Lessons from Irvine: Student Government Matters

Influence elicits change. Israel activists on some campuses know that strong relationships with student government can be productive, while others have learned the hard way that weak or non-existent partnerships can prove hazardous to the campus climate.

Last month, the University of California, Irvine (UCI) became the first California school to pass a resolution calling to divest from Israel when its student government voted unanimously to request pulling funds from several companies that conduct business with Israel (the university administration has shown no indication that it will follow suit).

The Associated Students voted to call on university officials to support withdrawing investments from Caterpillar, General Electric, Hewlett-Packard, Cement Roadstone Holdings, Cemex, Sodastream and Raytheon. The resolution also called for divesting from companies that do business with other conflict-ridden countries.

Lessons Learned, Results Delivered

Several years ago, the student government at the University of Illinois, Chicago (UIC) sponsored a screening of an incendiary film about the Israeli-Palestinian conflict, Occupation 101. UIC Hillel Director Marla Baker recounted that pro-Israel students at the urban campus were taken by surprise — and they resolved to take a pro-active approach to student government.

While the event ultimately resulted in positive dialogue, it highlighted the price pro-Israel students pay when they are under-represented in student government. Without effort from pro-Israel students to educate student senators and form relationships — or to serve on student government themselves — there is no reason to expect student government to support Israel.

“You can’t expect people to rally at your side without these relationships,” said Baker, adding that students have made greater effort since the Occupation 101 experience.

The importance of relationships was underscored for UIC’s pro-Israel community again this year, when a BDS campaign targeted hundreds of faculty, asking them to sign a petition.

While scenarios and leadership may change, the need for pro-Israel representation on campus only grows over time. UIC senior Katie Matanky coordinated an effort to reach out to the faculty members who had been asked to sign the BDS petition, passing along information demonstrating that BDS will not bring the Israeli-Palestinian conflict any closer to a solution.

While Matanky began by targeting faculty, she recognized the importance of communicating with student leaders on campus.

“In creating and maintaining bonds with student leaders on campus, we can spread Israel education to people who generally would not receive it,” she said.

Matanky added that relationships between student senators and the pro-Israel community allow advocates like herself to have an influential voice regarding anti-Israel campaigns, including petition drives, proposed legislation and other tactics.
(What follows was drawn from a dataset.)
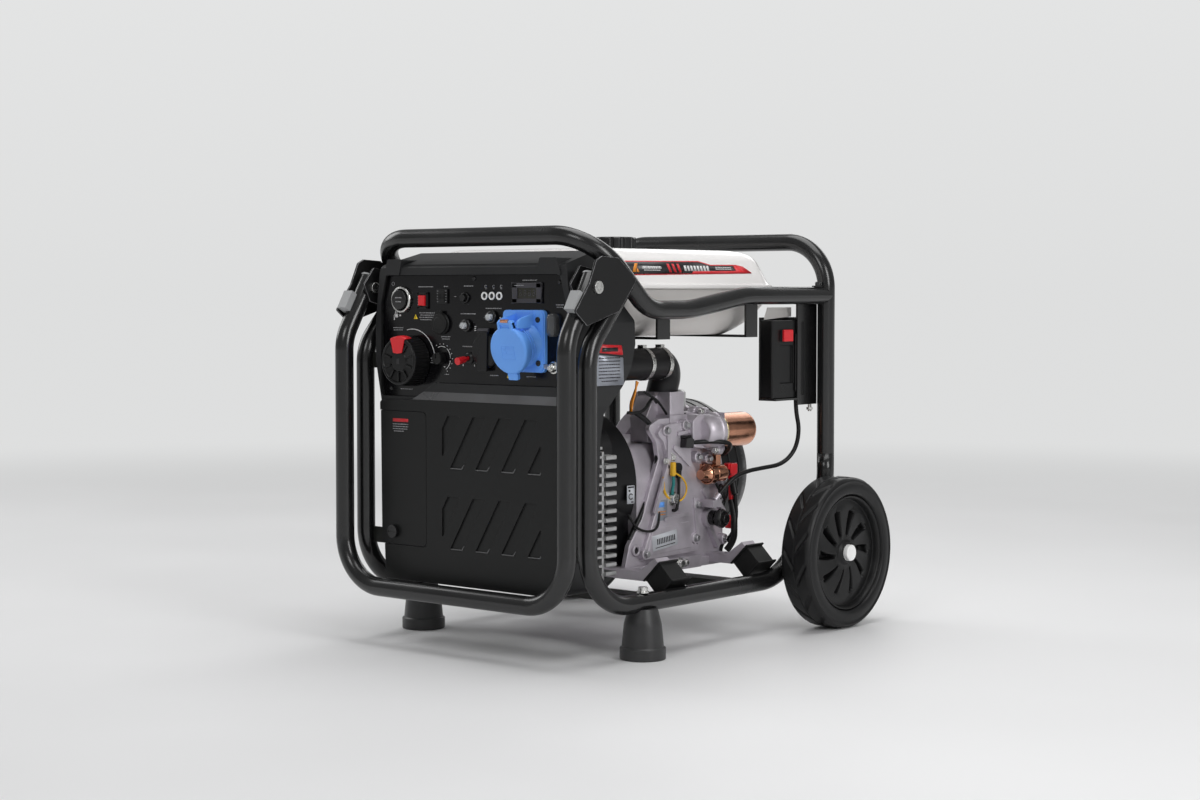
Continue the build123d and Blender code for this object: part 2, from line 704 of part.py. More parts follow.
# Industrial socket: a square flange, a leaning barrel and a round lid on a hinge above it
flange_w, flange_h, flange_t = 82.0, 90.0, 8.0
barrel_len = 27.0
barrel_lean = 12.0
cee_low = cee_z - 6
barrel_dir = (0, -math.cos(math.radians(barrel_lean)), -math.sin(math.radians(barrel_lean)))
barrel_root = (cee_x + 2, panel_face - flange_t + 1, cee_low)
barrel_tip = tuple(a + b * barrel_len for a, b in zip(barrel_root, barrel_dir))
lid_seat = tuple(a + b * (barrel_len + clear) for a, b in zip(barrel_root, barrel_dir))
lid_top = tuple(a + b * (barrel_len + clear + 9) for a, b in zip(barrel_root, barrel_dir))
barrel_r = 31.0
lid_r = 35.0
with BuildPart() as cee_socket:
    panel_box(cee_x, cee_z, flange_w, flange_h, flange_t)
    fillet(cee_socket.edges().filter_by(Axis.Y), 6)
    rod(barrel_root, barrel_tip, barrel_r)
    mouth = tuple(a + b * 6 for a, b in zip(barrel_root, barrel_dir))
    beyond = tuple(a + b * 60 for a, b in zip(barrel_root, barrel_dir))
    rod(mouth, beyond, barrel_r - 5, mode=Mode.SUBTRACT)
save(cee_socket.part, "cee_socket")

lid_plane = Plane(origin=lid_seat, x_dir=(1, 0, 0), z_dir=barrel_dir)
lid_up = lid_plane.y_dir if lid_plane.y_dir.Z > 0 else -lid_plane.y_dir
hinge_at = lid_plane.origin + lid_up * (lid_r + 5) + lid_plane.z_dir * 4
with BuildPart() as cee_lid:
    rod(lid_seat, lid_top, lid_r)
    fillet(cee_lid.edges().sort_by(Axis.Y)[0], 3)
    rod((hinge_at.X - 14, hinge_at.Y, hinge_at.Z), (hinge_at.X + 14, hinge_at.Y, hinge_at.Z), 4)
    bridge = Plane(origin=lid_plane.origin + lid_plane.z_dir * 0.2, x_dir=lid_plane.x_dir,
                   z_dir=lid_plane.z_dir)
    reach = lid_r + 5
    up_sign = 1 if lid_plane.y_dir.Z > 0 else -1
    with BuildSketch(bridge):
        with Locations((0, up_sign * reach / 2)):
            Rectangle(26, reach)
        with Locations((0, -up_sign * (reach + 3) / 2)):
            Rectangle(18, reach + 3)
    extrude(amount=6)
save(cee_lid.part, "cee_lid")

with BuildPart() as dome_cover:
    with BuildSketch(facing_front(dome_x, dome_z)):
        SlotCenterToCenter(16, 18, rotation=90)
    extrude(amount=12)
    fillet(dome_cover.faces().sort_by(Axis.Y)[0].edges(), 5)
save(dome_cover.part, "dome_cover")

# ---------------------------------------------------------------- fuel tank

tank_side = [
    (-158, tank_low_z), (122, tank_low_z), (140, tank_low_z + 14), (190, tank_lip_z - 30),
    (tank_rear_y, tank_lip_z - 6), (tank_rear_y, tank_lip_z + 4), (tank_rear_y - 26, tank_top_z - 14),
    (tank_rear_y - 46, tank_top_z), (-196, tank_top_z), (-214, tank_top_z - 12), (-223, tank_lip_z + 5),
    (-166, tank_lip_z - 52),
]
half_front = [
    (tank_half - 35, tank_low_z - 10), (tank_half - 8, tank_low_z + 20), (tank_half, tank_lip_z - 6),
    (tank_half, tank_lip_z + 4), (tank_half - 14, tank_top_z - 14), (tank_half - 44, tank_top_z + 7),
]
tank_front = half_front + [(-x, z) for x, z in reversed(half_front)]
tank_wall = 3.0
filler = (0.0, 20.0)
filler_r = 22.0
tank_outer = front_prism(260, tank_front, 520, 3)
tank_length = side_prism(-260, tank_side, 520, 3)
tank_inner = front_prism(260, inset(tank_front, 0, 540, tank_wall), 520, 2)
tank_hollow = side_prism(-260, inset(tank_side, 0, 540, tank_wall), 520, 2)
with BuildPart() as tank_core:
    add(tank_inner)
    add(tank_hollow, mode=Mode.INTERSECT)
with BuildPart() as fuel_tank:
    add(tank_outer)
    add(tank_length, mode=Mode.INTERSECT)
    rod((*filler, tank_top_z - 4), (*filler, tank_top_z + 10), filler_r + 4)
    add(tank_core.part, mode=Mode.SUBTRACT)
    rod((*filler, tank_top_z - 20), (*filler, tank_top_z + 20), filler_r, mode=Mode.SUBTRACT)
save(fuel_tank.part, "fuel_tank")

cap_r2 = cap_d / 2
with BuildPart() as fuel_cap:
    rod((*filler, tank_top_z + seat), (*filler, tank_top_z + 22), cap_r2)
    fillet(fuel_cap.faces().sort_by(Axis.Z)[-1].edges(), 4)
    rod((*filler, tank_top_z - 1), (*filler, tank_top_z + 10 + clear), filler_r + 4 + clear,
        mode=Mode.SUBTRACT)
    with BuildSketch(Plane(origin=(*filler, tank_top_z + 22), z_dir=(0, 0, 1))):
        with PolarLocations(cap_r2 + 2.5, 12):
            Circle(5)
    extrude(amount=-18, mode=Mode.SUBTRACT)
save(fuel_cap.part, "fuel_cap")

# Straps that carry the tank from the hoop's sides
strap_z = tank_low_z - 4
with BuildPart() as tank_brackets:
    for y in (-120.0, 100.0):
        side_z = hoop_side_z if y > 62 else hoop_low_z
        block((-frame_half + tube_r + seat, y - 15, strap_z),
              (frame_half - tube_r - seat, y + 15, strap_z + 3.6))
        for sign in (1, -1):
            low_x, high_x = sorted((sign * (frame_half - tube_r - seat),
                                   sign * (frame_half - tube_r - seat - 4)))
            block((low_x, y - 15, strap_z), (high_x, y + 15, side_z))
save(tank_brackets.part, "tank_brackets")

# ---------------------------------------------------------------- battery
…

In order to form long-lasting relationships, she stressed the importance of relating Israeli ideals to the lives of students.

“What while we have a new Students for Israel group,” Matanky concluded, “the connections we make with other student groups who non-verbally support Israel are often through shared values and experiences as opposed to explicit political view.”
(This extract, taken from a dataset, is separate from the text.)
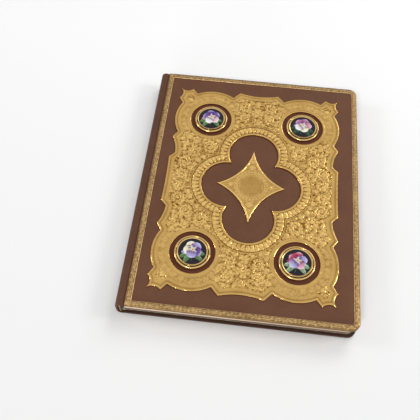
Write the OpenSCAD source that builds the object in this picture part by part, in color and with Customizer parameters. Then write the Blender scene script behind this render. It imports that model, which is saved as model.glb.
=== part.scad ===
// Leather-bound blank book lying on its back cover: a chased gilt plate with four enamel
// medallions and a gilt border on the front cover, square-backed spine, gilt page edges.
// X runs from the spine to the fore edge, Y from tail to head, Z up from the surface it lies on.

/* [Book] */
// Width over the covers, from the back of the spine to the fore edge
book_w = 237; // [180:1:300]
// Height of the covers from tail to head
book_h = 300; // [284:1:380]
// Thickness of the page block
block_t = 15; // [8:0.5:40]
// How far the covers stand out past the pages
square_w = 3; // [1:0.5:6]
// Corner radius of the covers at the fore edge
corner_r = 9; // [7.5:0.5:20]
// Corner radius of the pages at the fore edge
page_corner_r = 7; // [1:0.5:15]

/* [Binding] */
// Thickness of the covering leather
leather_t = 0.8; // [0.5:0.1:1.5]
// Thickness of each cover board
board_t = 2.2; // [1.5:0.1:4]
// Thickness of the endpapers
paper_t = 0.3; // [0.15:0.05:0.6]
// Width of the leather turned in over the inside of the boards
turn_in_w = 15; // [8:1:25]
// Margin of turned-in leather left showing round each pastedown
margin_w = 4; // [2:0.5:10]
// Depth of the spine piece, from its outer face to the hinge line
spine_d = 8.6; // [7:0.1:14]
// Outer radius of the two long edges of the spine
spine_r = 5.5; // [3:0.1:6.5]
// Thickness of the stiff inlay inside the spine leather
inlay_t = 1.2; // [0.6:0.1:2]
// Thickness of the gauze and paper lining on the back of the pages
lining_t = 0.5; // [0.3:0.1:1]
// Width of the flexible joint between the spine leather and a cover
joint_w = 1; // [0.6:0.1:2]
// Radius of the endbands at the head and tail of the page block
endband_r = 1.1; // [0.6:0.1:1.4]

/* [Gilt border] */
// Width of the gilt border round the front cover
border_w = 6; // [4:0.5:7]
// Height of the border's crest above the leather
border_h = 0.9; // [0.4:0.1:2]
// How far the border rolls down over the outer edges of the cover
border_roll = 2.4; // [1:0.1:3]
// Thickness of the border where it covers those edges
border_t = 0.7; // [0.4:0.1:1.2]
// Leather left between the hinge line and the border
border_gap = 1.2; // [0.8:0.1:4]

/* [Gilt plate] */
// Overall width of the chased plate
plate_w = 188; // [184:1:194]
// Overall height of the chased plate
plate_h = 258; // [254:1:264]
// Thickness of the plate under its relief
plate_t = 1.2; // [0.8:0.1:2]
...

UCI Israel activists have criticized the resolution, which they say came without anybody notifying them or alerting them that such a resolution would be discussed at the Nov. 13 Associated Students meeting. Daniel Narvy, the president of UCI’s Movement for Peace in the Middle East, said that the vote might have been unanimous only because all of the voting members who were present all were supporters of the Boycott-Divest-Sanctions movement.

“The vote passed unanimously because only students endorsing the bill were in the room when it was voted on,” Narvy said. “The agenda for the legislation was never published publicly, thus, no one from the pro-Israel or Jewish community was able to know the vote was coming.”

Pro-Israel groups at UCI did not have pre-existing relationships with members of student government. At other schools, well-developed ties have been more successful in the political arena.

With the leadership of a pro-Israel senator and careful use of some political clout, members of the Stanford student senate defeated a bill vilifying Israel last spring. By endorsing candidates running for student government and maintaining mutually beneficial relationships, pro-Israel students there were able to alter the campus climate.

“It’s one thing to mobilize students on campus but it’s another thing to mobilize people who actually have a pragmatic role in effecting change and that is where student senate comes in,” said sophomore and Jewish Student Association Israel academic chair Ariella Axler.

Students at Arizona State University took a different approach. The proposal of a boycott, divestment and sanctions (BDS) bill in the student senate last spring prompted ASU’s Sun Devils for Israel (SDI) to take action both on campus and off. While the bill never went through the proper legislative process, the university’s pro-Israel community enlisted support from members of student government as well as US Senators John McCain and John Kyl.

SDI members viewed widespread support, especially from members of student government, as a valuable educational opportunity.

“It is extremely important to have a pro-Israel presence within the student government in order to make sure there are people standing up for Israel,” said SDI President Melissa Rauch. “It also sets up an opportunity to have more people become informed about Israel and why it’s such an important country to sustain a relation with.”

Rauch found that engaging student leaders is more rewarding and beneficial in the long term than responding to individual instances of anti-Israel sentiment.

UCI’s Narvy said that pro-Israel students at his school intend to take a proactive interest in student government meetings in order to prevent future anti-Israel activity in that setting.

“I would recommend that students who have legislative councils that may endorse BDS have at least one student attend all legislative meetings to prevent a surprise vote,” he said.